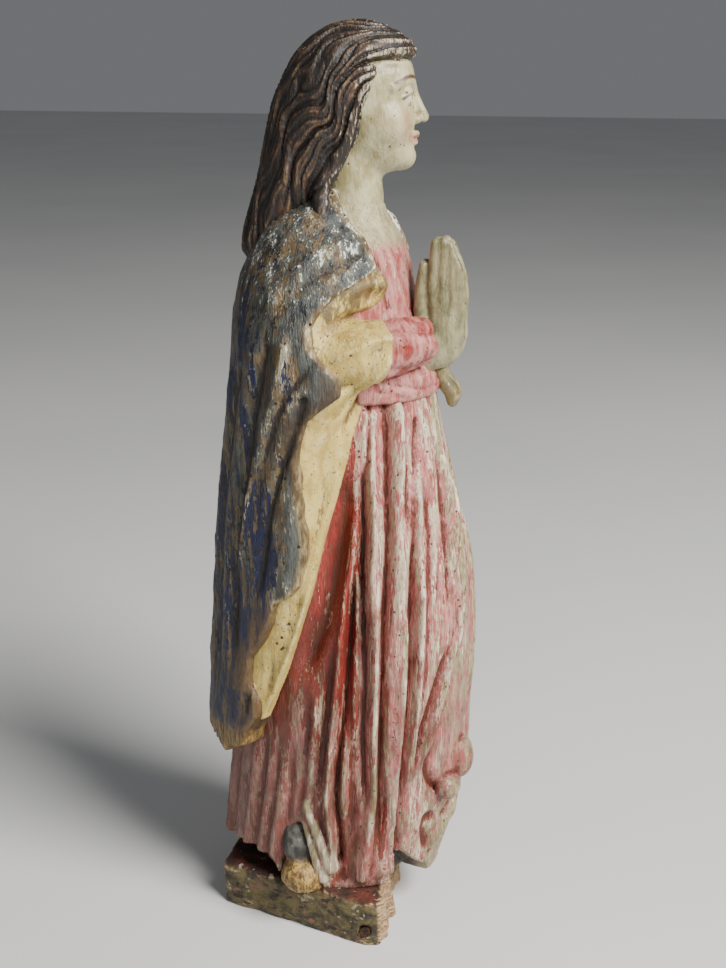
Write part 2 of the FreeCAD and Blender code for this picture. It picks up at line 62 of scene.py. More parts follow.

* * *

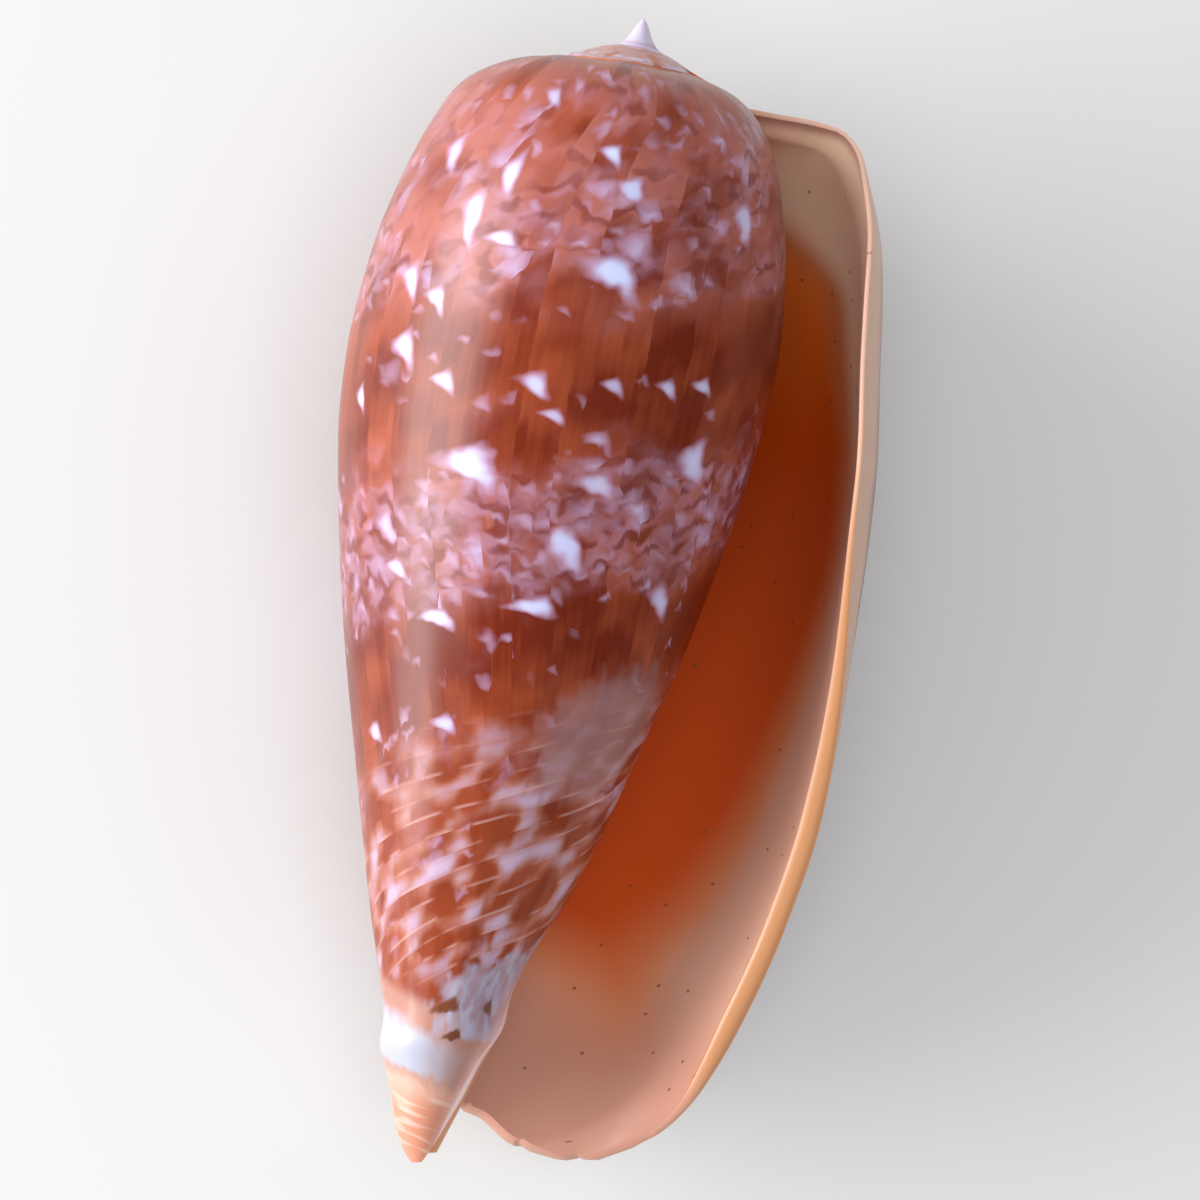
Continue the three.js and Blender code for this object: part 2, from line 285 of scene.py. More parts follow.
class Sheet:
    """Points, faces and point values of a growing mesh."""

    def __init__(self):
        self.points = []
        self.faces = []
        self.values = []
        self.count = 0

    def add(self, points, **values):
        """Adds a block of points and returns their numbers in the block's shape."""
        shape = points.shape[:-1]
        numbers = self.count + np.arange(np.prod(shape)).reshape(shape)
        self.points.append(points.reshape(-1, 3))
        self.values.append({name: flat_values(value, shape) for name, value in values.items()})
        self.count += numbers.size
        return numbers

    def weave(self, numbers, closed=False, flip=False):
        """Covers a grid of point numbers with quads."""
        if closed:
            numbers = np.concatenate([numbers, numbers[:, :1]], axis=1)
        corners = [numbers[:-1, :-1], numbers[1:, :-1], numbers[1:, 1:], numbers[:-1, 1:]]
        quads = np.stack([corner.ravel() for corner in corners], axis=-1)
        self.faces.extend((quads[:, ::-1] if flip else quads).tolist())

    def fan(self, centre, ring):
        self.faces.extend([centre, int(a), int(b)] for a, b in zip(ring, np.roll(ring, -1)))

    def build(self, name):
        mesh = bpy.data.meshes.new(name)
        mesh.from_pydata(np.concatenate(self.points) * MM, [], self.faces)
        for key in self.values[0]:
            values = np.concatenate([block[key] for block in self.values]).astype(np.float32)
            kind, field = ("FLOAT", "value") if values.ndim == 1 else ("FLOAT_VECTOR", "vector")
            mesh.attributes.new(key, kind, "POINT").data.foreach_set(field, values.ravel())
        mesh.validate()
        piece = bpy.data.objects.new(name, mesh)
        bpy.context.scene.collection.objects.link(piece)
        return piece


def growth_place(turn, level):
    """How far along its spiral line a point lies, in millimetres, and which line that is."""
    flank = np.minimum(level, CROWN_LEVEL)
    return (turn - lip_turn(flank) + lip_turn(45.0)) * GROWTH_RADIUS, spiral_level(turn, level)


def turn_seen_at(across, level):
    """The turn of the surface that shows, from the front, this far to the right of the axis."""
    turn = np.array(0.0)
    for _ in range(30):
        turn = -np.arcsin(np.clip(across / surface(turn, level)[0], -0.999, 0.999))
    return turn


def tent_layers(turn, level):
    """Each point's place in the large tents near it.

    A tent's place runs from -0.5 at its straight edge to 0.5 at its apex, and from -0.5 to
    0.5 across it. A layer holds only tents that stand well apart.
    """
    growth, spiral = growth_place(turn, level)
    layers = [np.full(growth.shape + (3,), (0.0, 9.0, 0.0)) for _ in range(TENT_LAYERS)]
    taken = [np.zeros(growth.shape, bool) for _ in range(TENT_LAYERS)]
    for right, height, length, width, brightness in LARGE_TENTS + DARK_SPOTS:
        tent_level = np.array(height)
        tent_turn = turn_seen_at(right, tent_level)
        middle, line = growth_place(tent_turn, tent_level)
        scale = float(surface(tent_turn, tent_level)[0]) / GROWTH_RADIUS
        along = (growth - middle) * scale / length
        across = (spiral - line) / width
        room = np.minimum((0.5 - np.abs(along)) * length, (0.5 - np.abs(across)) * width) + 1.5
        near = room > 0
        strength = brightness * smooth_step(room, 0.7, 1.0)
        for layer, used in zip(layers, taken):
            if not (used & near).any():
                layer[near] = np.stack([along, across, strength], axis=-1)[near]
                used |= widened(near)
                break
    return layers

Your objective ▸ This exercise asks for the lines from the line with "Continue the three.js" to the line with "return numbers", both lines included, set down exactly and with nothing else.

Full answer ▸
Continue the three.js and Blender code for this object: part 2, from line 285 of scene.py. More parts follow.
class Sheet:
    """Points, faces and point values of a growing mesh."""

    def __init__(self):
        self.points = []
        self.faces = []
        self.values = []
        self.count = 0

    def add(self, points, **values):
        """Adds a block of points and returns their numbers in the block's shape."""
        shape = points.shape[:-1]
        numbers = self.count + np.arange(np.prod(shape)).reshape(shape)
        self.points.append(points.reshape(-1, 3))
        self.values.append({name: flat_values(value, shape) for name, value in values.items()})
        self.count += numbers.size
        return numbers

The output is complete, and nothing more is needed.